### [What you need to do]
Write out the entries below once more, exactly.

### [The input]

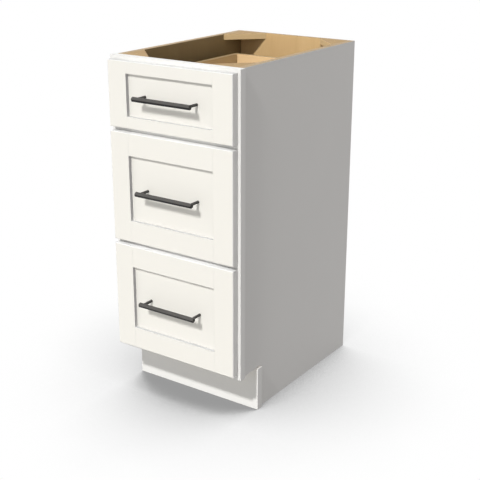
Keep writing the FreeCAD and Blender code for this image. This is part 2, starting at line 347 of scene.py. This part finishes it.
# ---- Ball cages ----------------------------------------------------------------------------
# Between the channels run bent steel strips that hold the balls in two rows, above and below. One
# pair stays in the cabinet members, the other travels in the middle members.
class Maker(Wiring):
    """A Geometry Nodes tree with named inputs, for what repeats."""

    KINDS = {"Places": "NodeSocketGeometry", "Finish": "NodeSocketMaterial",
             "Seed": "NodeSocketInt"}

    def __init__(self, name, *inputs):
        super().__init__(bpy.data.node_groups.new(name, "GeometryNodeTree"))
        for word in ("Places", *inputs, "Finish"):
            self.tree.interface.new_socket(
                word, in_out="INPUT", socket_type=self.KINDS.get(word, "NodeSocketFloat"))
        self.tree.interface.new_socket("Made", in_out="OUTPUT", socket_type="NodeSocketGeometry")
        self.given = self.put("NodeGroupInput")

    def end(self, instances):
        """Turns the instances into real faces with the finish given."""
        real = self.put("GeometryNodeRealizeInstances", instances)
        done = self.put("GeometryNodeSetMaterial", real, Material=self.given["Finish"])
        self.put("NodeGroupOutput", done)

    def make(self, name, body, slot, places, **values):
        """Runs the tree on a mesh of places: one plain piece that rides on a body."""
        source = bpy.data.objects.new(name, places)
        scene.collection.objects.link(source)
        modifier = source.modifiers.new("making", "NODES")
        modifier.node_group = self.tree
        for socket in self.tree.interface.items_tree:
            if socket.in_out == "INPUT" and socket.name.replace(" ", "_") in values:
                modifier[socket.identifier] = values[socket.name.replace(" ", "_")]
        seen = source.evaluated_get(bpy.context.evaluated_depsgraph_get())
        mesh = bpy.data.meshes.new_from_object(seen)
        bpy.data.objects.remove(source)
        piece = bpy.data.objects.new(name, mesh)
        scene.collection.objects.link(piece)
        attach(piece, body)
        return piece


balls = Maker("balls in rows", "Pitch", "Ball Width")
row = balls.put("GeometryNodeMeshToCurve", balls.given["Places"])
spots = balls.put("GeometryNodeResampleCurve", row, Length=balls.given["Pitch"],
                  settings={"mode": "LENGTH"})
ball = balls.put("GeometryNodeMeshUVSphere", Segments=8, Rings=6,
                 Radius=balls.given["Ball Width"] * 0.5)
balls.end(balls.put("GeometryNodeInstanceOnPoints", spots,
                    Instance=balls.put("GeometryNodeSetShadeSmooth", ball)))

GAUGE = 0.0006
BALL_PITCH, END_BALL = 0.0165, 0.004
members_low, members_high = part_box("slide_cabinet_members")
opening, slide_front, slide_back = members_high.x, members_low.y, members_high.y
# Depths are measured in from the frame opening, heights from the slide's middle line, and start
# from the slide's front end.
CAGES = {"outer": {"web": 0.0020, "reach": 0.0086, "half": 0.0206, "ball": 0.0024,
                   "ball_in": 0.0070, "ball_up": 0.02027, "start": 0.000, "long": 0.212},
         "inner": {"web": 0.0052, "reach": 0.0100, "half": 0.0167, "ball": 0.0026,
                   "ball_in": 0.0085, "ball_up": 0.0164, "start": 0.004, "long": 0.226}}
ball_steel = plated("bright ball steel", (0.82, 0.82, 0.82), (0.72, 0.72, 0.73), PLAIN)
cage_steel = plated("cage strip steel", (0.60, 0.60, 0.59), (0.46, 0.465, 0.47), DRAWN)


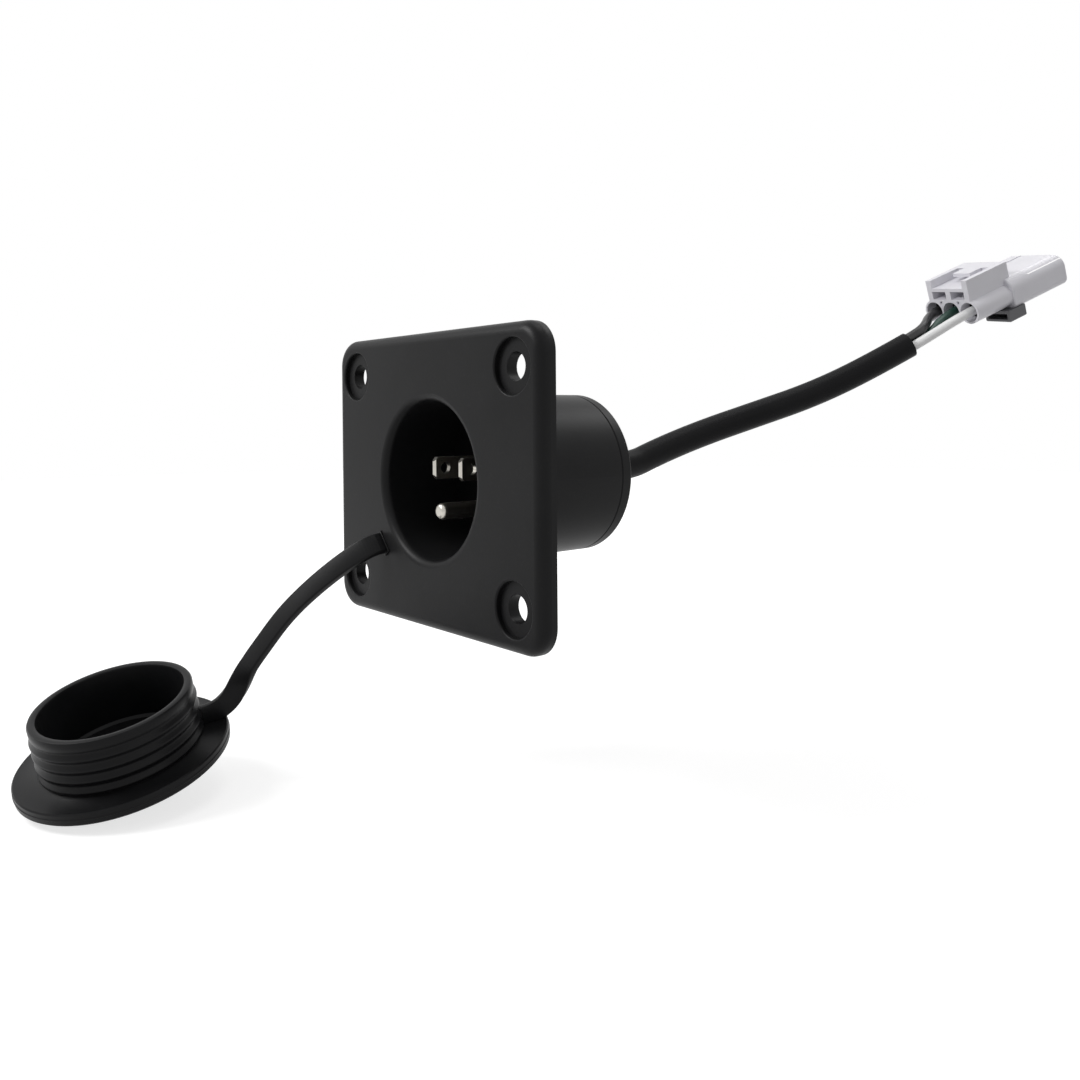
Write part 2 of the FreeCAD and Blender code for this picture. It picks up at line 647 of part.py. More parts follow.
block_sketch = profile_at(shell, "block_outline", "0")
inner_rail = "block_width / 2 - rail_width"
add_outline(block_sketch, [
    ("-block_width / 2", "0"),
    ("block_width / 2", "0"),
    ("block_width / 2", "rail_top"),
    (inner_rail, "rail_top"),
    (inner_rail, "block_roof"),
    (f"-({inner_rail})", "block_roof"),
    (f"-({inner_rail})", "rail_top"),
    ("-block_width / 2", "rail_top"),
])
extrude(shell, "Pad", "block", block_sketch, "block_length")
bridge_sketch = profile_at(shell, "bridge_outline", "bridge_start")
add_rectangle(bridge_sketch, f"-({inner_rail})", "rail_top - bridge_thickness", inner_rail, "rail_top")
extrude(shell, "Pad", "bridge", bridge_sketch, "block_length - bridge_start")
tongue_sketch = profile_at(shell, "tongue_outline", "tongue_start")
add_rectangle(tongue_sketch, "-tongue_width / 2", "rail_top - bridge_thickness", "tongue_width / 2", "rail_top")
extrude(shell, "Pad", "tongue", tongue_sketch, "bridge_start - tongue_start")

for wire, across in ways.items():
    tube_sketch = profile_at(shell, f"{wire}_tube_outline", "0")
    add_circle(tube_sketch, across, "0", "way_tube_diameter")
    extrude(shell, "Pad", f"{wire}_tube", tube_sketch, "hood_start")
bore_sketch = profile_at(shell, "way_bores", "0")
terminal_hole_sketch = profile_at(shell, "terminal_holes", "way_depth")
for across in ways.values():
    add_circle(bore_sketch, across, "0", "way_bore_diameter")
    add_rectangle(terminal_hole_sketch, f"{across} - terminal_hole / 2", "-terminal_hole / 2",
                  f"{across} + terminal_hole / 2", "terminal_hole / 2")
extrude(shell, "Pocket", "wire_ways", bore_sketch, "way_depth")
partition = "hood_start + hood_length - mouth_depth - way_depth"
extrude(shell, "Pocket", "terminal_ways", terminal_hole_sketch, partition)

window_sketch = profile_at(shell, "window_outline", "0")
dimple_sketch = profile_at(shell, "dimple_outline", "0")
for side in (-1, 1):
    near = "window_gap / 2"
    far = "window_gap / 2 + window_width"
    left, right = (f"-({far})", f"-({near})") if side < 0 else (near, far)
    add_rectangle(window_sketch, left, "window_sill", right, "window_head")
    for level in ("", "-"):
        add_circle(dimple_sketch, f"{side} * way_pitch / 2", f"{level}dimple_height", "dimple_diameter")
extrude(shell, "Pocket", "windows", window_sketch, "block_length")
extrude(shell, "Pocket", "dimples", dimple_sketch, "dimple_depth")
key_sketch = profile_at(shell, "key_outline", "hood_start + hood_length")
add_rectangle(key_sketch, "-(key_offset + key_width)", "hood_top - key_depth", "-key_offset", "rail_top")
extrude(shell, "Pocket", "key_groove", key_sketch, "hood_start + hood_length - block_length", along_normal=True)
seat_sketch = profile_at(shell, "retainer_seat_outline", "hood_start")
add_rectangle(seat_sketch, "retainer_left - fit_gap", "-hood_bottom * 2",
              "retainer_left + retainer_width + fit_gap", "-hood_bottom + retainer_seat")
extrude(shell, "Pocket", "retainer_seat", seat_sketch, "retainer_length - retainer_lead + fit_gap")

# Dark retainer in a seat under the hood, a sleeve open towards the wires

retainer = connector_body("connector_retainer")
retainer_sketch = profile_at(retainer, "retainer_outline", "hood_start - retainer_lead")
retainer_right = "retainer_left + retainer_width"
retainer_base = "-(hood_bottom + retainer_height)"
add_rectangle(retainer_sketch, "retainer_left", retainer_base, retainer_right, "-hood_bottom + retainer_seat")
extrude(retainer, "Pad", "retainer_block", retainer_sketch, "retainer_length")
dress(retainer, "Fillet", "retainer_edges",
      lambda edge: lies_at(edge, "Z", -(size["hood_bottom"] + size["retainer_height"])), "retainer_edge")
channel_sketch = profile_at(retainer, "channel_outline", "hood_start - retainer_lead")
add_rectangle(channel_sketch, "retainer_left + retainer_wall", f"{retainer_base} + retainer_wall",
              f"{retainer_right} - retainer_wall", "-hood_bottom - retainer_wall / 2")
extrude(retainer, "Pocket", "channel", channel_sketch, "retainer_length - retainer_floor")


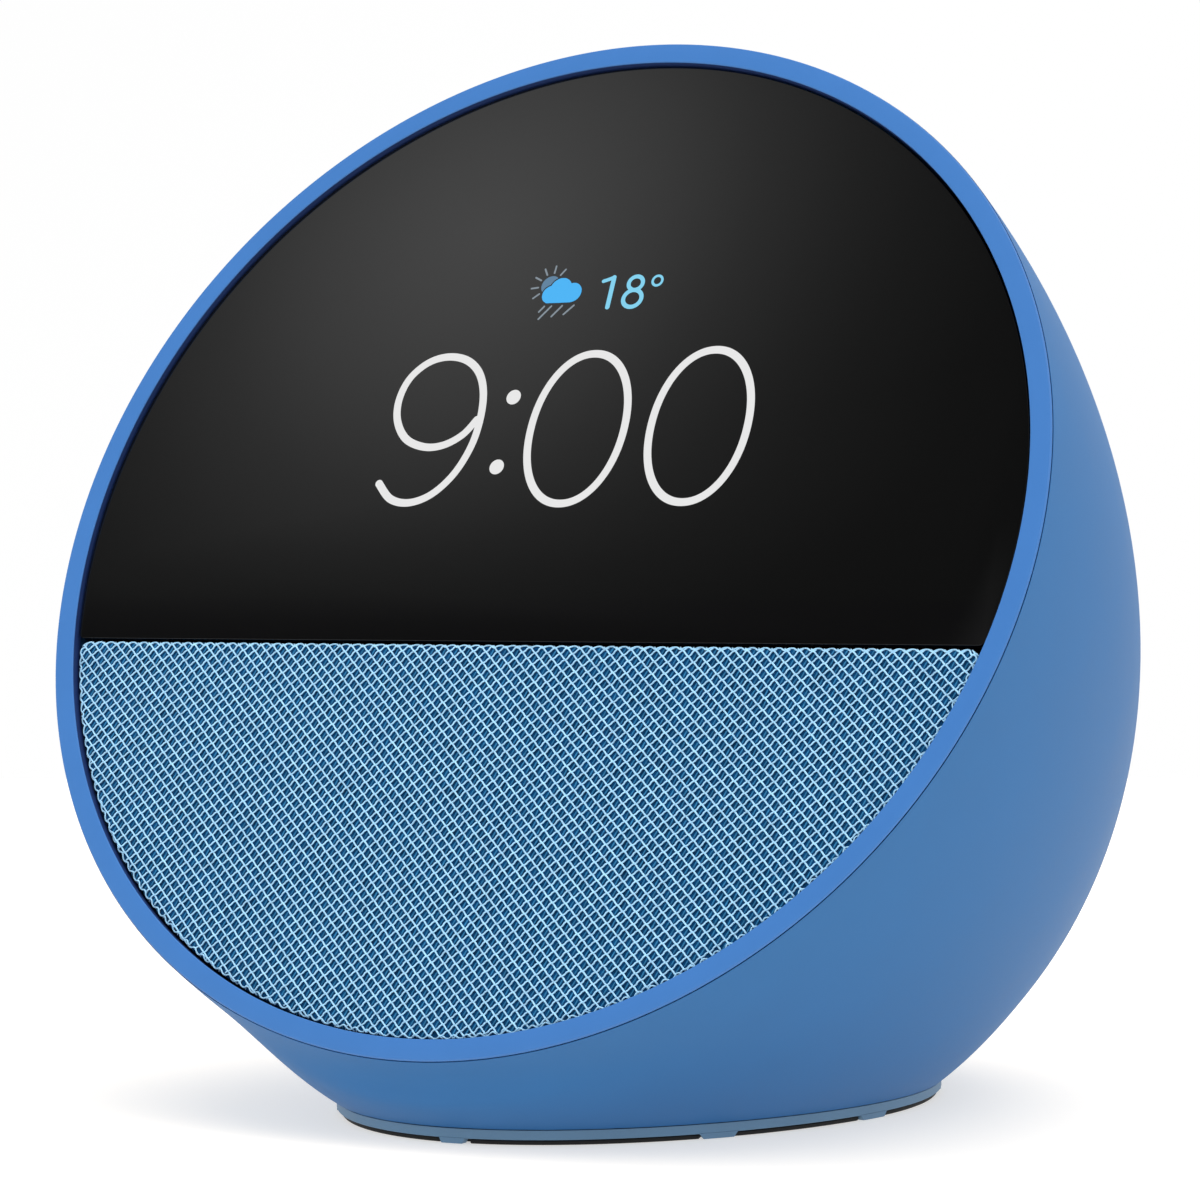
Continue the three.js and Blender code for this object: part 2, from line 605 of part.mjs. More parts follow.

### [Worked answer]
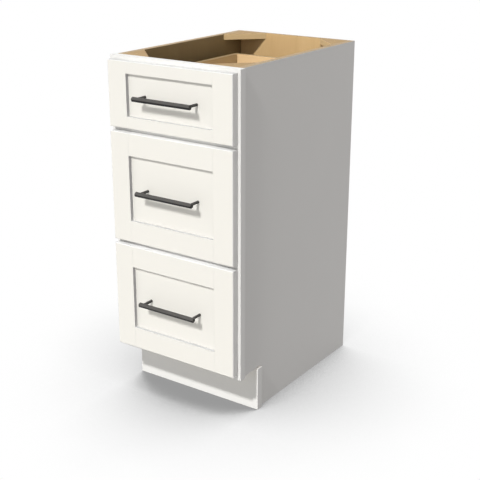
Keep writing the FreeCAD and Blender code for this image. This is part 2, starting at line 347 of scene.py. This part finishes it.
# ---- Ball cages ----------------------------------------------------------------------------
# Between the channels run bent steel strips that hold the balls in two rows, above and below. One
# pair stays in the cabinet members, the other travels in the middle members.
class Maker(Wiring):
    """A Geometry Nodes tree with named inputs, for what repeats."""

    KINDS = {"Places": "NodeSocketGeometry", "Finish": "NodeSocketMaterial",
             "Seed": "NodeSocketInt"}

    def __init__(self, name, *inputs):
        super().__init__(bpy.data.node_groups.new(name, "GeometryNodeTree"))
        for word in ("Places", *inputs, "Finish"):
            self.tree.interface.new_socket(
                word, in_out="INPUT", socket_type=self.KINDS.get(word, "NodeSocketFloat"))
        self.tree.interface.new_socket("Made", in_out="OUTPUT", socket_type="NodeSocketGeometry")
        self.given = self.put("NodeGroupInput")

    def end(self, instances):
        """Turns the instances into real faces with the finish given."""
        real = self.put("GeometryNodeRealizeInstances", instances)
        done = self.put("GeometryNodeSetMaterial", real, Material=self.given["Finish"])
        self.put("NodeGroupOutput", done)

    def make(self, name, body, slot, places, **values):
        """Runs the tree on a mesh of places: one plain piece that rides on a body."""
        source = bpy.data.objects.new(name, places)
        scene.collection.objects.link(source)
        modifier = source.modifiers.new("making", "NODES")
        modifier.node_group = self.tree
        for socket in self.tree.interface.items_tree:
            if socket.in_out == "INPUT" and socket.name.replace(" ", "_") in values:
                modifier[socket.identifier] = values[socket.name.replace(" ", "_")]
        seen = source.evaluated_get(bpy.context.evaluated_depsgraph_get())
        mesh = bpy.data.meshes.new_from_object(seen)
        bpy.data.objects.remove(source)
        piece = bpy.data.objects.new(name, mesh)
        scene.collection.objects.link(piece)
        attach(piece, body)
        return piece


balls = Maker("balls in rows", "Pitch", "Ball Width")
row = balls.put("GeometryNodeMeshToCurve", balls.given["Places"])
spots = balls.put("GeometryNodeResampleCurve", row, Length=balls.given["Pitch"],
                  settings={"mode": "LENGTH"})
ball = balls.put("GeometryNodeMeshUVSphere", Segments=8, Rings=6,
                 Radius=balls.given["Ball Width"] * 0.5)
balls.end(balls.put("GeometryNodeInstanceOnPoints", spots,
                    Instance=balls.put("GeometryNodeSetShadeSmooth", ball)))

GAUGE = 0.0006
BALL_PITCH, END_BALL = 0.0165, 0.004
members_low, members_high = part_box("slide_cabinet_members")
opening, slide_front, slide_back = members_high.x, members_low.y, members_high.y
# Depths are measured in from the frame opening, heights from the slide's middle line, and start
# from the slide's front end.
CAGES = {"outer": {"web": 0.0020, "reach": 0.0086, "half": 0.0206, "ball": 0.0024,
                   "ball_in": 0.0070, "ball_up": 0.02027, "start": 0.000, "long": 0.212},
         "inner": {"web": 0.0052, "reach": 0.0100, "half": 0.0167, "ball": 0.0026,
                   "ball_in": 0.0085, "ball_up": 0.0164, "start": 0.004, "long": 0.226}}
ball_steel = plated("bright ball steel", (0.82, 0.82, 0.82), (0.72, 0.72, 0.73), PLAIN)
cage_steel = plated("cage strip steel", (0.60, 0.60, 0.59), (0.46, 0.465, 0.47), DRAWN)


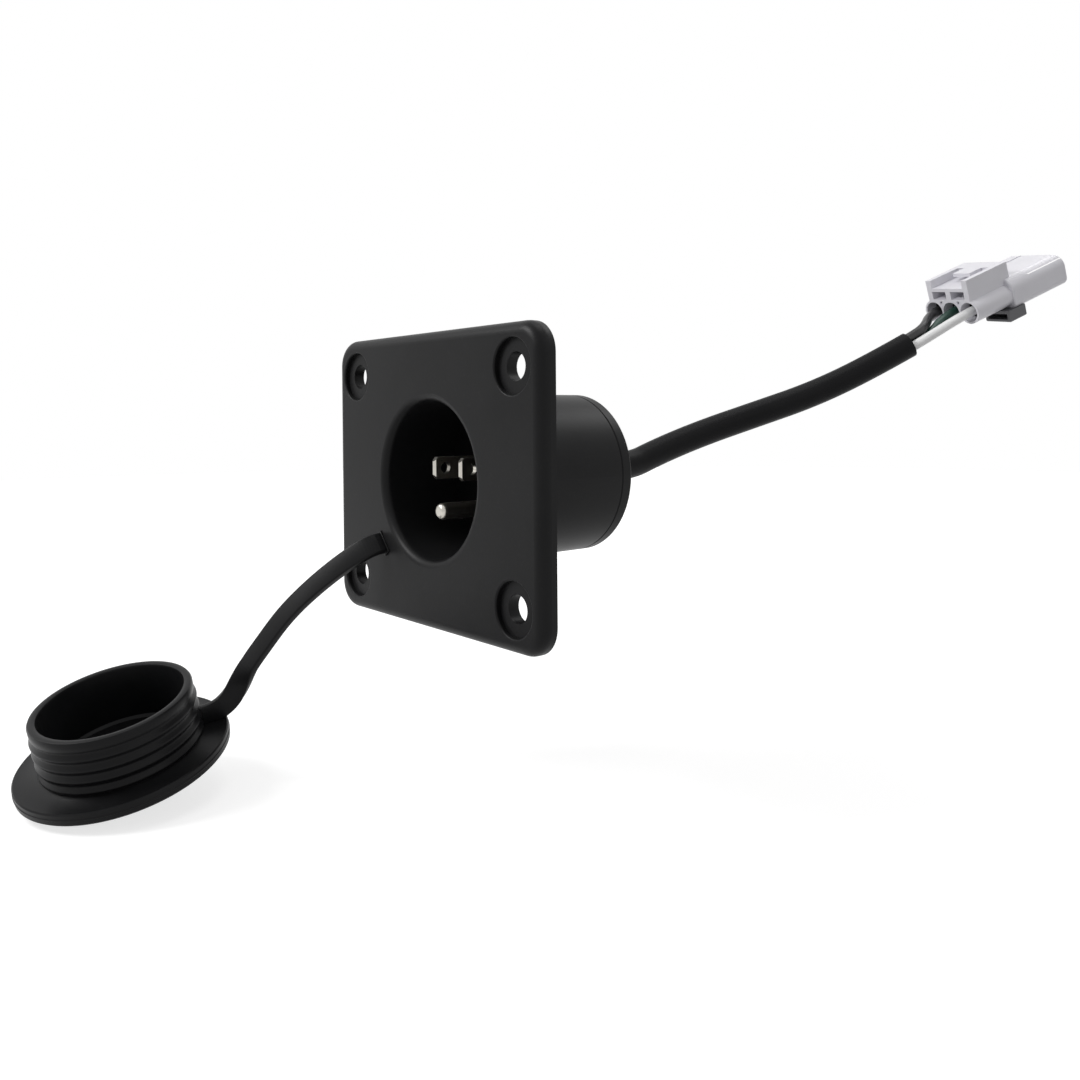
Write part 2 of the FreeCAD and Blender code for this picture. It picks up at line 647 of part.py. More parts follow.
block_sketch = profile_at(shell, "block_outline", "0")
inner_rail = "block_width / 2 - rail_width"
add_outline(block_sketch, [
    ("-block_width / 2", "0"),
    ("block_width / 2", "0"),
    ("block_width / 2", "rail_top"),
    (inner_rail, "rail_top"),
    (inner_rail, "block_roof"),
    (f"-({inner_rail})", "block_roof"),
    (f"-({inner_rail})", "rail_top"),
    ("-block_width / 2", "rail_top"),
])
extrude(shell, "Pad", "block", block_sketch, "block_length")
bridge_sketch = profile_at(shell, "bridge_outline", "bridge_start")
add_rectangle(bridge_sketch, f"-({inner_rail})", "rail_top - bridge_thickness", inner_rail, "rail_top")
extrude(shell, "Pad", "bridge", bridge_sketch, "block_length - bridge_start")
tongue_sketch = profile_at(shell, "tongue_outline", "tongue_start")
add_rectangle(tongue_sketch, "-tongue_width / 2", "rail_top - bridge_thickness", "tongue_width / 2", "rail_top")
extrude(shell, "Pad", "tongue", tongue_sketch, "bridge_start - tongue_start")

for wire, across in ways.items():
    tube_sketch = profile_at(shell, f"{wire}_tube_outline", "0")
    add_circle(tube_sketch, across, "0", "way_tube_diameter")
    extrude(shell, "Pad", f"{wire}_tube", tube_sketch, "hood_start")
bore_sketch = profile_at(shell, "way_bores", "0")
terminal_hole_sketch = profile_at(shell, "terminal_holes", "way_depth")
for across in ways.values():
    add_circle(bore_sketch, across, "0", "way_bore_diameter")
    add_rectangle(terminal_hole_sketch, f"{across} - terminal_hole / 2", "-terminal_hole / 2",
                  f"{across} + terminal_hole / 2", "terminal_hole / 2")
extrude(shell, "Pocket", "wire_ways", bore_sketch, "way_depth")
partition = "hood_start + hood_length - mouth_depth - way_depth"
extrude(shell, "Pocket", "terminal_ways", terminal_hole_sketch, partition)

window_sketch = profile_at(shell, "window_outline", "0")
dimple_sketch = profile_at(shell, "dimple_outline", "0")
for side in (-1, 1):
    near = "window_gap / 2"
    far = "window_gap / 2 + window_width"
    left, right = (f"-({far})", f"-({near})") if side < 0 else (near, far)
    add_rectangle(window_sketch, left, "window_sill", right, "window_head")
    for level in ("", "-"):
        add_circle(dimple_sketch, f"{side} * way_pitch / 2", f"{level}dimple_height", "dimple_diameter")
extrude(shell, "Pocket", "windows", window_sketch, "block_length")
extrude(shell, "Pocket", "dimples", dimple_sketch, "dimple_depth")
key_sketch = profile_at(shell, "key_outline", "hood_start + hood_length")
add_rectangle(key_sketch, "-(key_offset + key_width)", "hood_top - key_depth", "-key_offset", "rail_top")
extrude(shell, "Pocket", "key_groove", key_sketch, "hood_start + hood_length - block_length", along_normal=True)
seat_sketch = profile_at(shell, "retainer_seat_outline", "hood_start")
add_rectangle(seat_sketch, "retainer_left - fit_gap", "-hood_bottom * 2",
              "retainer_left + retainer_width + fit_gap", "-hood_bottom + retainer_seat")
extrude(shell, "Pocket", "retainer_seat", seat_sketch, "retainer_length - retainer_lead + fit_gap")

# Dark retainer in a seat under the hood, a sleeve open towards the wires

retainer = connector_body("connector_retainer")
retainer_sketch = profile_at(retainer, "retainer_outline", "hood_start - retainer_lead")
retainer_right = "retainer_left + retainer_width"
retainer_base = "-(hood_bottom + retainer_height)"
add_rectangle(retainer_sketch, "retainer_left", retainer_base, retainer_right, "-hood_bottom + retainer_seat")
extrude(retainer, "Pad", "retainer_block", retainer_sketch, "retainer_length")
dress(retainer, "Fillet", "retainer_edges",
      lambda edge: lies_at(edge, "Z", -(size["hood_bottom"] + size["retainer_height"])), "retainer_edge")
channel_sketch = profile_at(retainer, "channel_outline", "hood_start - retainer_lead")
add_rectangle(channel_sketch, "retainer_left + retainer_wall", f"{retainer_base} + retainer_wall",
              f"{retainer_right} - retainer_wall", "-hood_bottom - retainer_wall / 2")
extrude(retainer, "Pocket", "channel", channel_sketch, "retainer_length - retainer_floor")


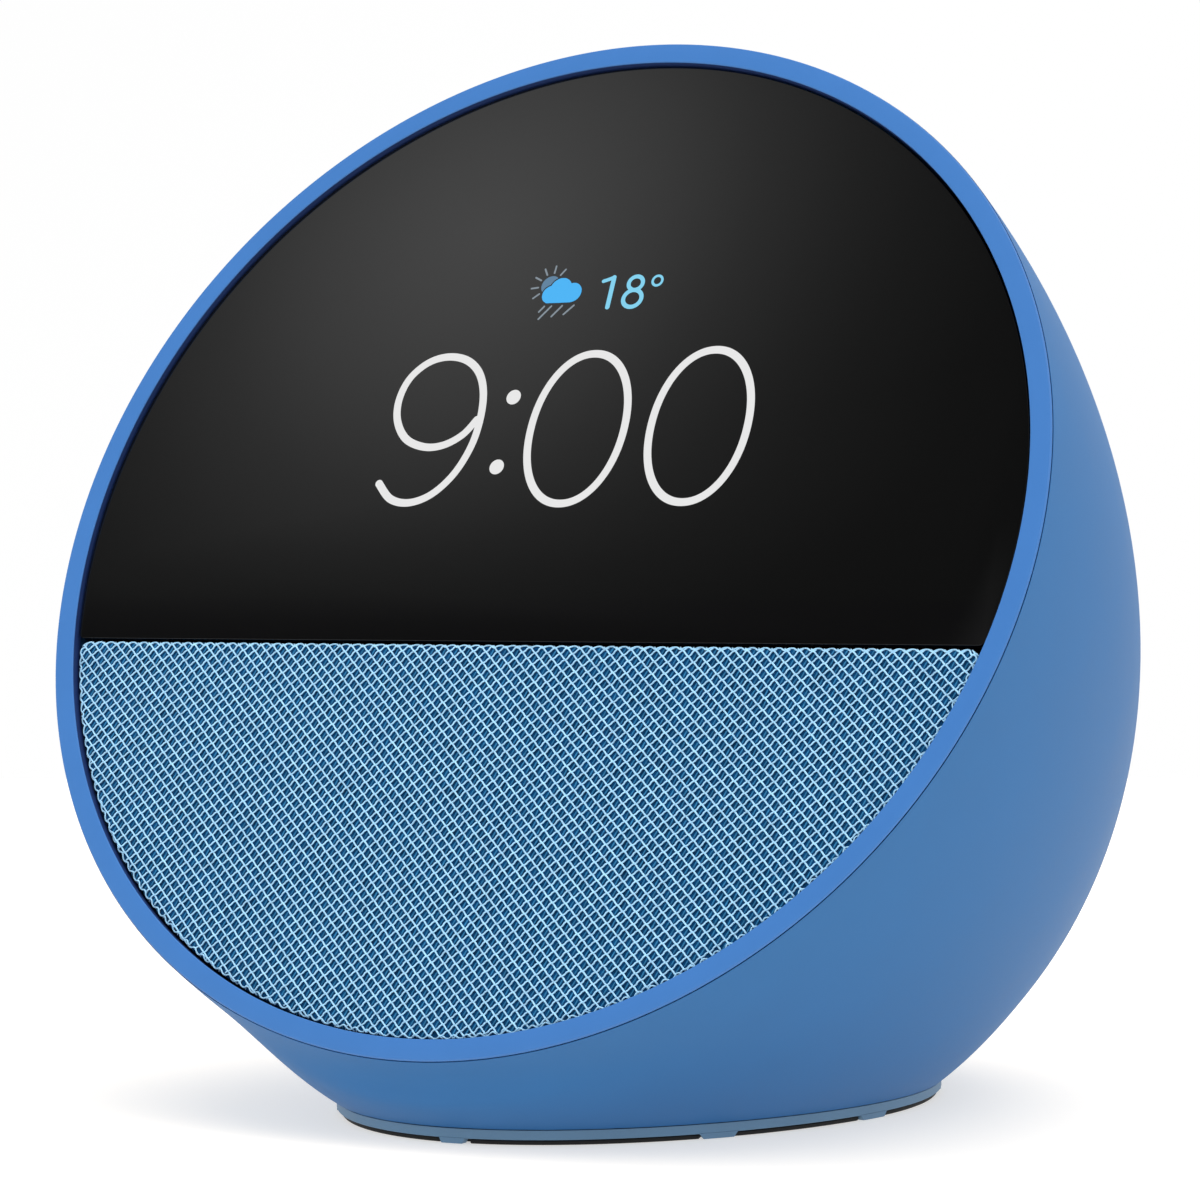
Continue the three.js and Blender code for this object: part 2, from line 605 of part.mjs. More parts follow.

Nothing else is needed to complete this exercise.